The operational role of stablecoin issuers: freeze keys, compliance teams, and authority

Not all tokens are equal. Some stablecoins’ token contracts include administrative controls—freeze keys, blacklisting, or mint/revoke functions—that allow the issuer (or a designated governance body) to intervene. Tether, for instance, has in the past exercised control over certain addresses when directed by legal authorities.

How a typical issuer‑assisted freeze unfolds:

  1. Law enforcement or prosecutors provide indicators and a legal request (subpoena, court order, MLAT request) to the issuer or to exchanges where suspect funds route.
  2. The issuer’s compliance/legal team conducts a review: verifies the request’s validity, checks chain evidence, and confirms that the implicated addresses are within the issuer’s technical control scope.
  3. If authority is established and the contract allows it, the issuer uses administrative keys to freeze tokens or blacklist addresses on‑chain; simultaneously, they may coordinate with centralized exchanges to freeze custodial balances off‑chain.
  4. Funds are held while legal processes (forfeiture, asset repatriation) proceed.

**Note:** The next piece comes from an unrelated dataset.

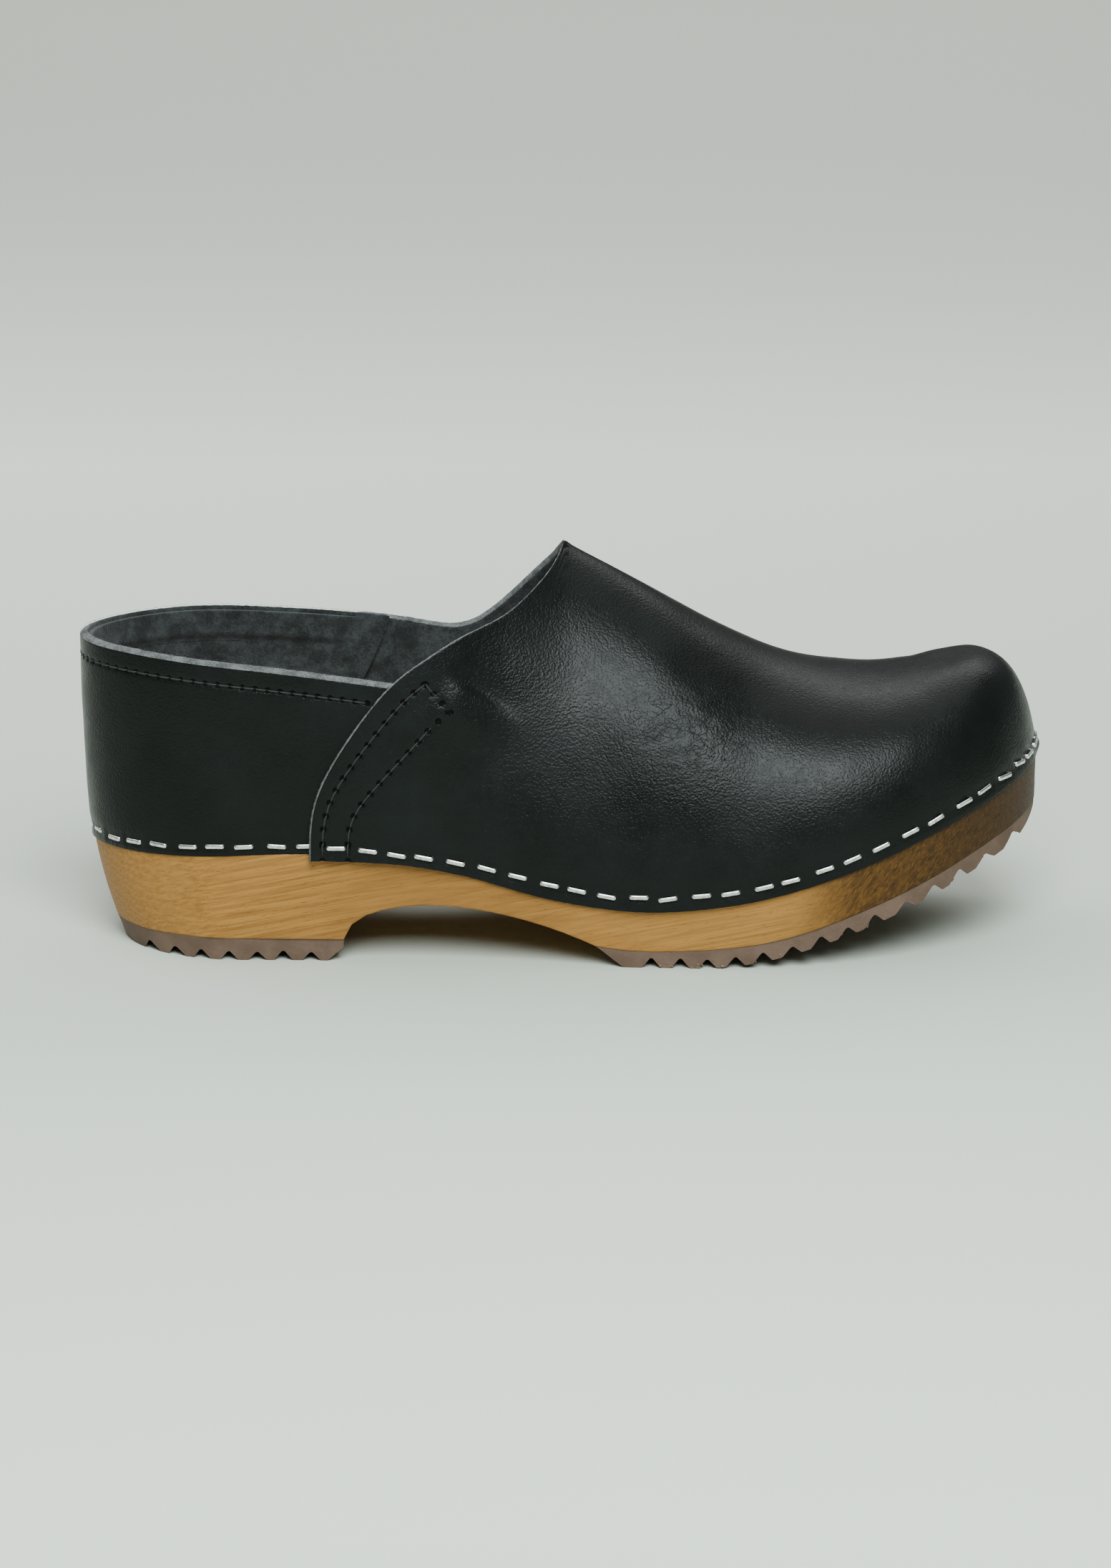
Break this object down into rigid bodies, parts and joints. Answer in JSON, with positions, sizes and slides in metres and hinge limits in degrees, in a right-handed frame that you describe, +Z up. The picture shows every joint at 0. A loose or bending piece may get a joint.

This operational ability accelerates law enforcement outcomes—but it also centralizes power. Freeze keys make otherwise permissionless token supplies semi‑custodial: the issuer controls a technical lever that can alter user balances on certain chains.

Legal and reputational implications for issuers and exchanges

Cooperating with law enforcement brings tradeoffs:

  • Legal exposure: Issuers can be subpoenaed or sued depending on their jurisdiction and the cross‑border reach of legal requests. They must also ensure they don’t execute freezes absent proper legal authority, which could trigger liability or civil claims.
  • Jurisdictional friction: Issuers incorporated in one country can face requests from many others; Mutual Legal Assistance Treaties (MLATs) and international cooperation vary in speed and scope, creating gray areas in responsiveness and authority.
  • Reputational calculus: Public cooperation can be a compliance signal to regulators and large financial counterparties, improving commercial acceptance. Conversely, privacy‑minded users and some communities view freezes as censorship or centralization, increasing mistrust.
  • Exchange counterparty risk: Exchanges that list freeze‑capable tokens inherit governance and legal risk—users may expect custody neutrality, yet freezes can force exchanges to block withdrawals or reconcile balances (and explain those actions to customers and markets).

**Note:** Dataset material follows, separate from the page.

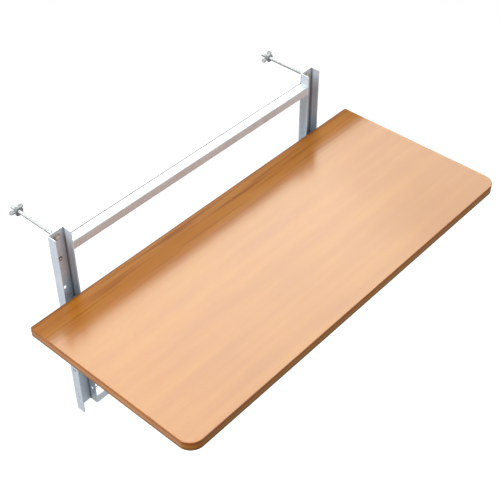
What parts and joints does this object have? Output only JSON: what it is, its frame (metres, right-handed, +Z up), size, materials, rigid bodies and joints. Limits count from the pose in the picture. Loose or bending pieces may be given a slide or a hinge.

An issuer’s track record matters. Transparency about freeze policies, publishable transparency reports, and a clear legal process for responding to requests are now business‑critical attributes.

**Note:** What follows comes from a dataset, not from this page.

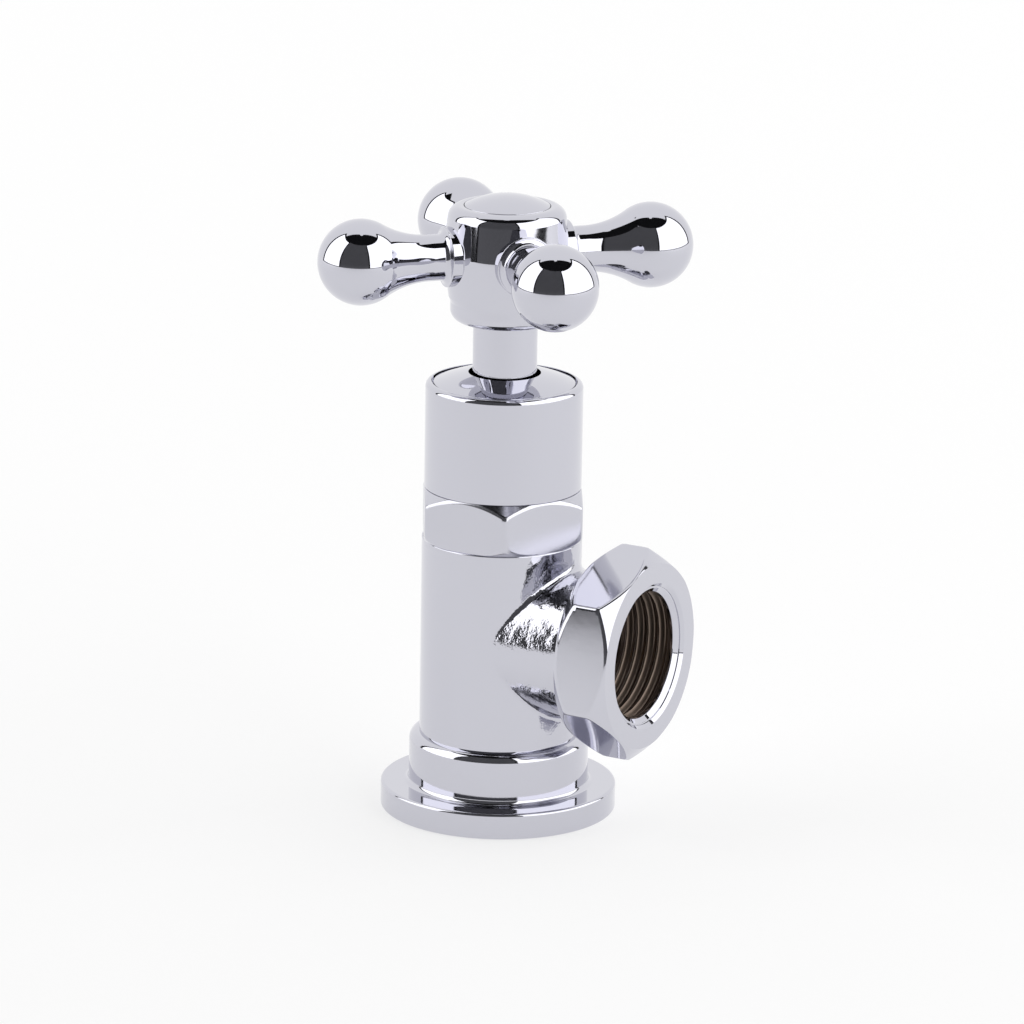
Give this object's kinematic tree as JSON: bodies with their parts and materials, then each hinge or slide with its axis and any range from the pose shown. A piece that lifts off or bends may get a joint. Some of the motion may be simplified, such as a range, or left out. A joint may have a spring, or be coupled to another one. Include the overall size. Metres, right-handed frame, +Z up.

What this trend means for privacy‑first users and regulators

Privacy‑first users face an uncomfortable reality: as long as centralized issuers and major exchanges remain part of the plumbing, authorities can combine on‑chain tracing with legal process to move from intelligence to enforcement. That doesn’t make on‑chain privacy impossible, but it raises the bar.

Options people consider include self‑custody, privacy coins, and coin‑join protocols. Each carries legal and practical risks: privacy coins attract regulatory scrutiny; coin‑joins can create compliance red flags when interacting with centralized services; self‑custody limits recovery options when credentials are lost.

Regulators are reacting in two ways: pushing for stronger KYC/AML standards on fiat rails and demanding better transparency from issuers, while also experimenting with legal frameworks that permit targeted interventions (e.g., court‑ordered freezes or sanctions enforcement). The balancing act is painful—protecting civil liberties and privacy while constraining illicit finance.

A practical checklist for compliance officers and policy analysts

If you evaluate counterparties—issuers, custodians, or exchanges—consider these concrete checkpoints:

  • Governance and technical controls: Does the token contract include administrative freeze/mint keys? Who holds them and under what governance rules?
  • Transparency and reporting: Does the issuer publish a clear freeze policy and periodic transparency reports documenting actions taken?
  • Legal domicile and cooperation history: Where is the issuer incorporated, and what is their track record responding to law enforcement (e.g., freeze incidents)?
  • AML/KYC posture: Does the issuer or primary custodial partners have robust AML programs, independent audits, or third‑party attestations?
  • Operational resilience: What is the escalation path when investigators present indicators? How quickly does the issuer or exchange act, and what logs/records are kept?

A compliance officer should treat a stablecoin issuer’s freeze history and responsiveness as a material factor in counterparty risk. Platforms like Bitlet.app, for example, must weigh these variables when choosing which stablecoins to support within P2P and custodial flows.

Closing perspective: a new normal of conditional decentralization

The Tether‑assisted freeze of $12M in USDT tied to a Southeast Asian scam is an emblem of a broader shift: decentralization on‑chain can coexist with centralized operational levers off‑chain or at the token‑contract level. On‑chain tracing provides the map; issuers with freeze keys provide a door that law enforcement can knock on—and sometimes open.

For industry stakeholders, the moment calls for pragmatic transparency: document freeze policies, streamline lawful request handling, and communicate clearly with users about limits to privacy and custody. For policy makers, it demands coherent cross‑border frameworks that balance effective crime fighting with protections for legitimate privacy and commerce.

Finally, for informed users and compliance teams alike, the lesson is simple—know your counterparties. Assess technical controls, legal posture, and historical behavior before you accept a stablecoin as a low‑friction proxy for value. In a market where on‑chain tracing and legal cooperation are increasingly routine, counterparty diligence is not optional—it’s essential.